You can use many different varieties; good to start with black, green, or a blend. Do not use Earl Grey or anything else flavored with essential oil (it interferes with the fermentation process and can kill the scoby or cause molding).

Allow the tea to steep until it has cooled, a few hours, then remove the tea bags or strain. You may speed up the process with an ice bath if need be. If you’re using green tea, you many need to remove the tea before it has cooled completely to prevent bitterness.

Step 2: Ferment.

Once the tea has cooled, stir in about 2 cups “starter” tea, kombucha that has already been fermented. Pour the mixture into a sterilized, gallon-sized glass jar and carefully slide in the scoby. Cover the top with a clean, porous rag or cheesecloth and a rubber band and store in a dark, room temperature space where it can sit undisturbed. Mark the date.

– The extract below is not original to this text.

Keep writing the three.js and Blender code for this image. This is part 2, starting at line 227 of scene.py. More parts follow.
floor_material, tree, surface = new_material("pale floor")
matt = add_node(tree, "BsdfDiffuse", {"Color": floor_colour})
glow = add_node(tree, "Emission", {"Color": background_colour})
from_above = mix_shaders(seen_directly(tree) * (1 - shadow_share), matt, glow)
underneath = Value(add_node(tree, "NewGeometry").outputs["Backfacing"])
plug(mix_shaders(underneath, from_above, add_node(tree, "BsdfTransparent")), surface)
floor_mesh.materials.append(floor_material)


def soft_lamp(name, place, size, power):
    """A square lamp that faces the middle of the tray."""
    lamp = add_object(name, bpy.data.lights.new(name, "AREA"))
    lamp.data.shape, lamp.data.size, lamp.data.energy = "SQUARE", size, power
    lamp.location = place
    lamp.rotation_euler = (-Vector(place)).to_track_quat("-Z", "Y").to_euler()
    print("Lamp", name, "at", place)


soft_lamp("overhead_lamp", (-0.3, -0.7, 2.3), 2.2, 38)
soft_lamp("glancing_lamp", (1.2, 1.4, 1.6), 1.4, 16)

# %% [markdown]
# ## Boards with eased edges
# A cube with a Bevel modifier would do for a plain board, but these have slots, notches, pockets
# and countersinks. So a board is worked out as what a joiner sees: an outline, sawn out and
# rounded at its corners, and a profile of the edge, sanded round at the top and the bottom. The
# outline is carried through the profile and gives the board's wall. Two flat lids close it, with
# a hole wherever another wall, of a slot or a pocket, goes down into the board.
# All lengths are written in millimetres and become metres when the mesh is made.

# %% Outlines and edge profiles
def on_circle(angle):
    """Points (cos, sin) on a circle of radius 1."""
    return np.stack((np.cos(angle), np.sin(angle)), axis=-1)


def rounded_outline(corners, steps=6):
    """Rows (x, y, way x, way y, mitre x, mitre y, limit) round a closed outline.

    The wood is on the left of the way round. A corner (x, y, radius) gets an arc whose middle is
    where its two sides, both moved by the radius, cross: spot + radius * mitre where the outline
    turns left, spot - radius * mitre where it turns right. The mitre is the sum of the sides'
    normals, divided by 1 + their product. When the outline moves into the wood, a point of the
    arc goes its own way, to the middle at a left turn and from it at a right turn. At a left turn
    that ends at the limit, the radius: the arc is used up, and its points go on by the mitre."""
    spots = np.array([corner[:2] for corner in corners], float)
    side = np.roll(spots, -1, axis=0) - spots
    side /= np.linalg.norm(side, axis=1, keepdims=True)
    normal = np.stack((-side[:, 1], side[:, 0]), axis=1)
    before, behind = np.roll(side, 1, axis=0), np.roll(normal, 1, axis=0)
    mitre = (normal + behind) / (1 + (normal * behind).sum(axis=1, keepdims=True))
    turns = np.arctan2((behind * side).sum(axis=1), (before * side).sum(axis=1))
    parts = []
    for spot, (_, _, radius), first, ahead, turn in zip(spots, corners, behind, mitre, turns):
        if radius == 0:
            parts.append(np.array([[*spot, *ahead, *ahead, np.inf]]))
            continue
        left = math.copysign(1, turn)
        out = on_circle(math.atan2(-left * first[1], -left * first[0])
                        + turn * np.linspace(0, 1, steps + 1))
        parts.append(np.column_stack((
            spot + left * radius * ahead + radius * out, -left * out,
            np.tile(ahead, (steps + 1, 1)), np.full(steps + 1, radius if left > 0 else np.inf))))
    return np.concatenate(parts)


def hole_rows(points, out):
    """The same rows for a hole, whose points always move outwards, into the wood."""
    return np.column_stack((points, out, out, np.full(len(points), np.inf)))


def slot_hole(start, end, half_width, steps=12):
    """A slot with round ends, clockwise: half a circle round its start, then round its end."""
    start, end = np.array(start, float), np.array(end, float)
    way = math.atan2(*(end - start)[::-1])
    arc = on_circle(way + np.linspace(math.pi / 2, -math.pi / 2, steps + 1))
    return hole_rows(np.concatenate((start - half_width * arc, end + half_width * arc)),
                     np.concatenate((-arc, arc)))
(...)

Ferment for 7 to 10 days. In this time, a new scoby will begin forming as the top layer of the tea. After 7 days, taste a bit of the tea—younger kombucha is sweeter; as it ages, more of the sugar is metabolized by the culture and it will become more tart. Ferment until it reaches your desired taste.

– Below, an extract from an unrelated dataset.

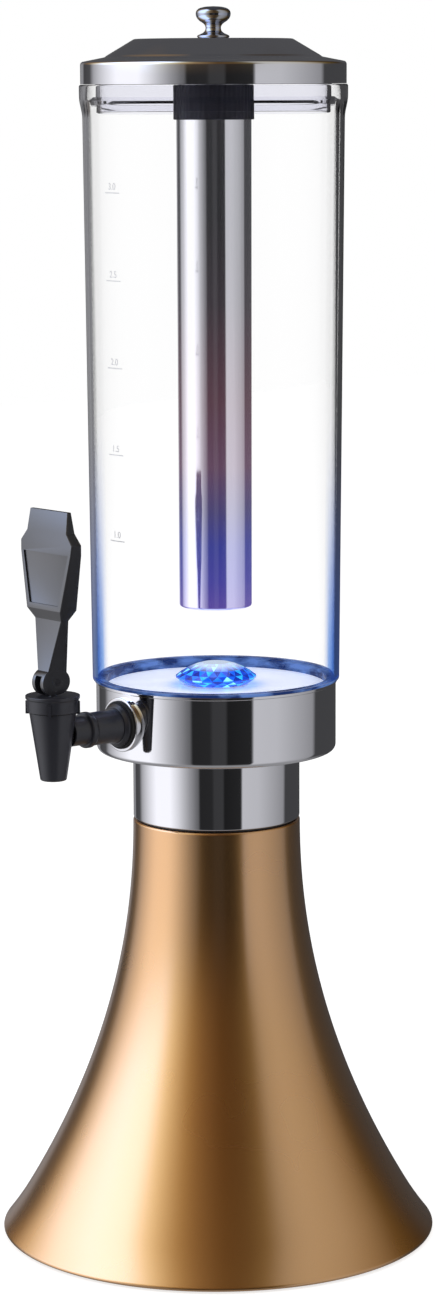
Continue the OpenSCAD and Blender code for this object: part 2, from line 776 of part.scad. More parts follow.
module bonnet() color("black") difference() {
    edge = 0.4;
    bead_h = 1.4;
    bead_out = 0.5;
    foot_in = 0.2;
    translate([0, tap_y, 0]) turned([[0, bonnet_z], [bonnet_r - bead_out - foot_in, bonnet_z],
        [bonnet_r - bead_out, bonnet_top_z - bead_h - bead_out], [bonnet_r, bonnet_top_z - bead_h],
        [bonnet_r, bonnet_top_z - edge], [bonnet_r - edge, bonnet_top_z], [0, bonnet_top_z]]);
    translate([0, tap_y, bonnet_z - 1]) cylinder(r = body_neck_r + fit, h = body_top_z - bonnet_z + 1 + 0.1);
    translate([0, tap_y, bonnet_z]) cylinder(r = stem_r + fit, h = bonnet_top_z - bonnet_z + 1);
}

module stem() color("silver") difference() {
    union() {
        translate([0, tap_y, stem_foot_z]) cylinder(r = stem_r, h = pin_z - pin_r - stem_foot_z);
        translate([0, tap_y, pin_z]) rotate([0, 90, 0])
            translate([0, 0, -stem_head_t / 2]) cylinder(r = stem_head_r, h = stem_head_t);
        translate([0, tap_y, cup_top_z]) cylinder(r = stem_washer_r, h = stem_washer_t);
    }
    translate([-10, tap_y, pin_z]) rotate([0, 90, 0]) cylinder(r = pin_r + press_fit, h = 20);
}

module seat_cup() color("white") difference() {
    z = seat_z + cup_gap;
    translate([0, tap_y, 0]) turned([[0, z], [spout_bore_r - cup_foot_in, z], [cup_r, z + cup_cone_h],
        [cup_r, cup_top_z], [0, cup_top_z]]);
    translate([0, tap_y, stem_foot_z]) cylinder(r = stem_r + press_fit, h = cup_h);
}

module valve_spring() color("silver") translate([0, tap_y, 0])
    let (foot_z = cup_top_z + stem_washer_t + spring_gap)
        coil(spring_r, spring_wire_r, spring_turns, foot_z, body_top_z - spring_gap - foot_z);

module pivot_pin() color("silver") translate([-cam_l / 2, tap_y, pin_z]) rotate([0, 90, 0])
    cylinder(r = pin_r, h = cam_l);

// Lever outline across its width, as [distance from the middle, height]
function lever_front() = let (top = lever_top_z) [
    [lever_top_w / 2, top], [lever_top_w / 2 + 0.9, top - shoulder_drop[0]],
    [lever_w / 2, top - shoulder_drop[1]], [lever_w / 2 - 0.5, top - panel_drop[0]],
    [lever_panel_foot_w / 2, top - panel_drop[1] - panel_margin],
    [lever_neck_w / 2, top - bevel_drop], [cam_l / 2, pin_z + lever_waist_rise]];

// Lever outline through its thickness, as [half thickness, height]
function lever_side() = let (top = lever_top_z) [
    [lever_top_t / 2, top], [lever_t / 2 - edge_thinning, top - shoulder_drop[0]],
    [lever_t / 2, top - shoulder_drop[1]],
    [lever_panel_foot_t / 2, top - panel_drop[1] - panel_margin],
    [lever_neck_t / 2, top - bevel_drop], [lever_waist_t / 2, pin_z + lever_waist_rise]];

// Closed outline that mirrors one side about the middle
function mirrored(side) = concat(side, [for (i = [len(side) - 1 : -1 : 0]) [-side[i][0], side[i][1]]]);

module lever_plate(side, depth) translate([0, depth / 2, 0]) rotate([90, 0, 0])
    linear_extrude(height = depth) polygon(mirrored(side));

module lever_panel(sign) {
    foot = lever_panel_foot_w / 2 - panel_margin;
    head = lever_w / 2 - panel_side_margin;
    cutter_t = 6;
    slope = atan((lever_panel_foot_t - lever_t) / 2 / (panel_drop[1] - panel_drop[0]));
    outline = [[head, lever_top_z - panel_drop[0]], [foot, lever_top_z - panel_drop[1]],
        [-foot, lever_top_z - panel_drop[1]], [-head, lever_top_z - panel_drop[0]]];
    face = lever_t / 2 + edge_thinning - panel_depth;
    translate([0, sign * face, lever_top_z - panel_drop[0]]) rotate([sign * slope, 0, 0])
        translate([0, sign > 0 ? cutter_t : 0, -(lever_top_z - panel_drop[0])]) rotate([90, 0, 0])
            linear_extrude(height = cutter_t) polygon(outline);
}

module lever() color("darkslategray") translate([0, tap_y, 0]) difference() {
    union() {
        intersection() {
            lever_plate(lever_front(), 40);
            rotate([0, 0, 90]) lever_plate(lever_side(), 100);
        }
        translate([-cam_l / 2, -cam_offset, pin_z]) rotate([0, 90, 0]) cylinder(r = cam_r, h = cam_l);
        translate([-cam_l / 2, heel_offset, pin_z]) rotate([0, 90, 0]) cylinder(r = heel_r, h = cam_l);
    }
    lever_panel(1);
    lever_panel(-1);
    translate([-slot_w / 2, -20, pin_z - 20]) cube([slot_w, 40, 20 + stem_head_r + 0.5]);
    translate([-10, 0, pin_z]) rotate([0, 90, 0]) cylinder(r = pin_r + fit, h = 20);
}

// ---- Lid ----

// Lid outline above height z, drawn in by t for the inside
function lid_outline(t) = let (z = lid_z, top = z + rim_h) concat(
    [[lid_r - t, z]],
    arc(lid_r - lid_round, top - lid_round, lid_round - t, 0, 90, 4),
    [[dome_r + t * 0.5, top + shoulder_rise - t], [dome_r - 0.6, top + shoulder_rise + 0.6 - t],
        [dome_top_r + 1 - t * 0.5, top + shoulder_rise + dome_h - 0.9 - t],
        [dome_top_r - 1, top + shoulder_rise + dome_h - 0.3 - t], [0, top + shoulder_rise + dome_h - t]]);

module lid_cover() color("silver") difference() {
    top = lid_z + rim_h + shoulder_rise + dome_h;
    union() {
        difference() {
            turned(concat(lid_outline(0), [[0, lid_z]]));
            turned(concat([[lid_r - lid_wall, lid_z - 1]], lid_outline(lid_wall), [[0, lid_z - 1]]));
        }
        at_angles(post_angles, insert_screw_circle_r)
            translate([0, 0, insert_z + insert_t]) cylinder(r = lid_post_r, h = rim_h + shoulder_rise + 1);
    }
    translate([0, 0, top - 4]) cylinder(r = knob_screw_r + fit, h = 6);
    at_angles(post_angles, insert_screw_circle_r)
        translate([0, 0, insert_z]) cylinder(r = insert_screw_r + fit, h = 9);
}

module lid_insert() color("lightcyan", 0.6) difference() {
    foot_z = mouth_z - plug_depth;
    union() {
        translate([0, 0, insert_z]) cylinder(r = insert_r, h = insert_t);
        ring(plug_r, plug_r - plug_wall, foot_z, insert_z - foot_z + 1);
        ring(boss_out_r, boss_out_r - boss_wall, head_z + ice_lap + 1, insert_z - head_z - ice_lap);
    }
    at_angles(post_angles, insert_screw_circle_r)
        translate([0, 0, insert_z - 1]) cylinder(r = insert_screw_r + fit, h = insert_t + 2);
}

module lid_seal() color("white") {
    lip_r = tube_top_r - tube_wall - clearance - 0.1;
    turned([[plug_r, seal_z], [plug_r + 1.4, seal_z], [lip_r - 0.15, seal_z + 1.2], [lip_r, seal_z + 1.9],
        [plug_r + 1.4, seal_z + seal_t], [plug_r, seal_z + seal_t]]);
}

module insert_screws() color("silver") at_angles(post_angles, insert_screw_circle_r)
    screw(insert_screw_r, 2.4, 1.3, insert_z, 8);

module knob() color("silver") difference() {
    foot_h = 2.4;
    head_z = knob_z + knob_h - 4.6;
    waist_z = knob_z + 6.5;
    turned(concat(
        [[0, knob_z], [knob_foot_r - 0.6, knob_z]],
        arc(knob_foot_r - 0.8, knob_z + 0.9, 0.8, -60, 90, 4),
        [[knob_foot_r - 1.6, knob_z + foot_h - 0.6], [knob_foot_r - 2.6, knob_z + foot_h + 0.6]],
        arc(knob_waist_r + 2.2, waist_z, 2.2, 215, 150, 4),
        [for (a = [-62 : 14 : 78]) [knob_head_r * cos(a), head_z + (a < 0 ? 3.4 : 4.6) * sin(a)]],
        [[0, knob_z + knob_h]]));
    translate([0, 0, knob_z - 1]) cylinder(r = knob_screw_r + fit, h = 9);
}

module knob_screw() color("silver")
    screw(knob_screw_r, 3.4, 1.6, knob_z - lid_wall - 0.05, 8);

// ---- Ice tube ----

module ice_gasket() color("white") ring(head_r - 0.4, boss_out_r + clearance, head_top_z, gasket_t - 0.05);

module ice_tube_head() color("black") difference() {
    turned([[0, head_z], [head_r - 0.6, head_z], [head_r, head_z + 0.6], [head_r, head_top_z],
        [0, head_top_z]]);
    translate([0, 0, head_z - 1]) cylinder(r = ice_top_r + press_fit, h = ice_lap + 1);
    translate([0, 0, head_z]) cylinder(r = boss_out_r + fit, h = head_h + 1);
}

module ice_tube() color("silver") {
    z = head_z - ice_l;
    turned(concat(
        [[0, z]],
        arc(ice_r(z) - ice_round, z + ice_round, ice_round, -90, 0, 5),
        [[ice_top_r, head_z - 0.5], [ice_top_r, head_z + ice_lap], [ice_top_r - ice_wall, head_z + ice_lap]],
        arc(ice_r(z) - ice_round, z + ice_round, ice_round - ice_wall, 0, -90, 5),
        [[0, z + ice_wall]]));
}

base_shell();
base_floor();
ballast_plate();
floor_screws();
foot_pad();
socket_ring();
neck_tube();
neck_spigot();
collar();
collar_screws();
floor_basin();
basin_oring();
reservoir_tube();
gem_lens();
lens_gasket();
lens_nut();
reflector();
led_board();
leds();
led_housing();
housing_screws();
batteries();
battery_springs();
switch_block();
light_button();
button_spring();
battery_cover();
cover_contact();
outer_washer();
shank_flange();
shank_sleeve();
shank();
inner_washer();
shank_nut();
tap_body();
bonnet();
stem();
seat_cup();
valve_spring();
pivot_pin();
lever();
lid_cover();
lid_insert();
lid_seal();
insert_screws();
knob();
knob_screw();
ice_gasket();
ice_tube_head();
ice_tube();
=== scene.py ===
"""Looks of a drink tower: painted flare, plated column, clear reservoir, lit floor and lever tap."""
from math import cos, pi, radians, sin, tan

import bmesh
import bpy
from mathutils import Matrix, Vector


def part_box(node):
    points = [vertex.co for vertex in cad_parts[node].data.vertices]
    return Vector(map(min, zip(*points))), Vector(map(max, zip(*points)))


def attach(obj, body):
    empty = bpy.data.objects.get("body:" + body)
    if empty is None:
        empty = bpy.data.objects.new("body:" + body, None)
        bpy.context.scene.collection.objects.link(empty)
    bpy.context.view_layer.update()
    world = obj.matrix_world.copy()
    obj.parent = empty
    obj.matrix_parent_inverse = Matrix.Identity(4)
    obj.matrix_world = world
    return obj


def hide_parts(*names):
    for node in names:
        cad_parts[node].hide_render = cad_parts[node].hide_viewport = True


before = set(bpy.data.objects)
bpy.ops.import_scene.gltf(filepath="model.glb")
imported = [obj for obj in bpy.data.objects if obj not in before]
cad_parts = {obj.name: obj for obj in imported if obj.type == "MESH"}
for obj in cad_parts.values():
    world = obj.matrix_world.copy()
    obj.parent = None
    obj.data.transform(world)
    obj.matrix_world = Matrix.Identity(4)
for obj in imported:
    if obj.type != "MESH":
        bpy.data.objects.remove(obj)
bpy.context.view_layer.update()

bl_info = {
    "name": "Drink tower looks",
    "version": (1, 0, 0),
    "blender": (4, 5, 0),
    "location": "View3D > Sidebar > Drink Tower",
    "description": "Builds the shown pieces and the studio round a drink tower with a lever tap",
    "category": "Object",
}

MM = 0.001
COLLAR_LIP = 3.0 * MM    # drawn rise of the collar's wall round the foot of the reservoir
STEP_HEIGHT = 1.4 * MM   # step inside the foot of the reservoir
MERGE = 1e-7             # points closer than this are one
SMOOTH_ANGLE = 34.0      # edges sharper than this, in degrees, stay crisp

# Shown piece: finish, body that it rides on, construction pieces that it stands for, slot
PIECES = {
    "base_skin": ("gold_paint", "base", ["base_shell"], "gold_paint"),
    "foot_tread": ("black_rubber", "base", ["foot_pad"], "black_rubber"),
    "collar_fixings": ("steel", "column", ["collar_screws"], "steel"),
    "floor_fixings": ("steel", "base", ["floor_screws"], "steel"),
    "neck_skin": ("chrome", "column", ["neck_tube"], "chrome"),
    "collar_skin": ("chrome", "column", ["collar"], "chrome"),
    "reservoir_wall": ("clear_wall", "column", ["reservoir_tube"], "clear_plastic"),
    "level_ticks": ("print_grey", "column", [], "white_plastic"),
    "level_numbers": ("print_grey", "column", [], "white_plastic"),
    "gem_stone": ("gem_glass", "column", ["gem_lens"], "gem"),
    "lid_dome": ("chrome", "lid", ["lid_cover"], "chrome"),
    "knob_turned": ("shaded_chrome", "lid", ["knob"], "chrome"),
    "lid_plug": ("clear_plug", "lid", ["lid_insert"], "clear_plastic"),
    "lid_lip": ("clear_lip", "lid", ["lid_seal"], "silicone"),
    "ice_sleeve": ("ice_steel", "ice_tube", ["ice_tube"], "ice_steel"),
    "ice_cap": ("navy_plastic", "ice_tube", ["ice_tube_head"], "black_plastic"),
    "tap_casting": ("charcoal", "column", ["tap_body"], "tap_plastic"),
    "tap_bonnet": ("charcoal", "column", ["bonnet"], "tap_plastic"),
    "tap_sleeve": ("charcoal", "column", ["shank_sleeve"], "tap_plastic"),
    "tap_flange": ("charcoal", "column", ["shank_flange"], "tap_plastic"),
    "tap_washer": ("black_rubber", "column", ["outer_washer"], "black_rubber"),
    "lever_paddle": ("lever_black", "lever", ["lever"], "tap_plastic"),
}


# ---- Sizes read from the frame ----

def mm(*values):
    """Lengths in metres from millimetres."""
    return [value * MM for value in values]


def low(name):
    """Lowest corner of a node at rest."""
    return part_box(name)[0]


def high(name):
    """Highest corner of a node at rest."""
    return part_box(name)[1]


def span_z(name):
    """Foot and top of a node at rest."""
    return low(name).z, high(name).z


def radius_of(name):
    """Outer radius of a round node about the column's axis."""
    return (high(name).x - low(name).x) / 2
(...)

Before you remove the scoby from the jar, begin the process again—brew another batch of tea. Then, lift it carefully from the jar with clean hands and set aside on a clean plate. Reserve 2 cups of the fermented kombucha to act as the “starter” for the batch you’ve just brewed.

Step 3: Bottle.

At this point, you can either pour your kombucha into a fresh jar and infuse it with other herbs, juices, fruits or flavors for a day or two (favorites seem to be ginger and blueberry; I can’t wait to play with herbs!) or go straight to the bottling process.


Pour the kombucha into clean bottles, leaving about a half inch of headspace. Store the bottles in a dark, room temperature space where they can sit undisturbed for 1-3 days, during which time the kombucha will carbonate. The longer the bottles sit, the more fizzy the drink will be (don’t overdo it, 3 days should be plenty).


After that, store kombucha bottles in the fridge, where they’ll be delicious and ready to drink for about a month. Then, start the process all over again—using the newly-steeped tea and the reserved starter to ferment a new batch. That’s it!

My friend and his wife have what they call a “hotel,” a separate gallon jug where they keep all of the new scobys created with each batch in a bath of kombucha. It was from this hotel that they pulled the lovely specimens they gifted me.

As making kombucha is a continual, regenerative process, it requires a bit of a commitment. But once you get into the groove, it’s actually very simple. There’s a lot of in-between time with each step, but the hands-on time is pretty minimal. If you find that you can’t keep the culture going, you can keep your newest batch in the refrigerator for up to six weeks.